It's been a good year for ...

the selfie

"Selfie: noun (plural selfies) informal: a photograph that one has taken of oneself, typically one taken with a smartphone or webcam and uploaded to a social media website. Origin: early 21st century: from self + -ie."

2013 was the year selfie made it into the Oxford Dictionary after use of the word increased by 17,000% since 2012.

The earliest known usage of the term is an Australian online forum post from 2002. There are also a number of spin-off terms, such as helfie (a picture of someone's hair), belfie (a picture of someone's bottom), welfie (a picture of someone working out) and drelfie (a drunken selfie).

So, is the selfie just another sign of our narcissistic times, or a valuable vehicle for self-expression?

Perhaps a bit of both, although the concept isn't new. Self-portraits by artists go back to the early Renaissance and, famously, American photography enthusiast Robert Cornelius took the first-ever photographic self-portrait in 1839. He took the image by removing the lens cap and then running into frame where he sat for a minute before covering up the lens again. On the back he wrote "The first light Picture ever taken. 1839". He didn't post it on Twitter.

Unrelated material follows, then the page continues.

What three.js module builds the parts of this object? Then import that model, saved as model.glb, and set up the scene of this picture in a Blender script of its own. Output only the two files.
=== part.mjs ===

Unsurprisingly, the popularity of the selfie has been celebrity-driven and everyone from popsters to the Pope have been at it. Not slow to miss a PR trick, Rihanna, Miley Cyrus, below left, Justin Bieber and Kim Kardashian have been some of the more prolific posters of selfies on social networking sites, while one of the most famous images this year was the Pope posing with teenagers at the Vatican.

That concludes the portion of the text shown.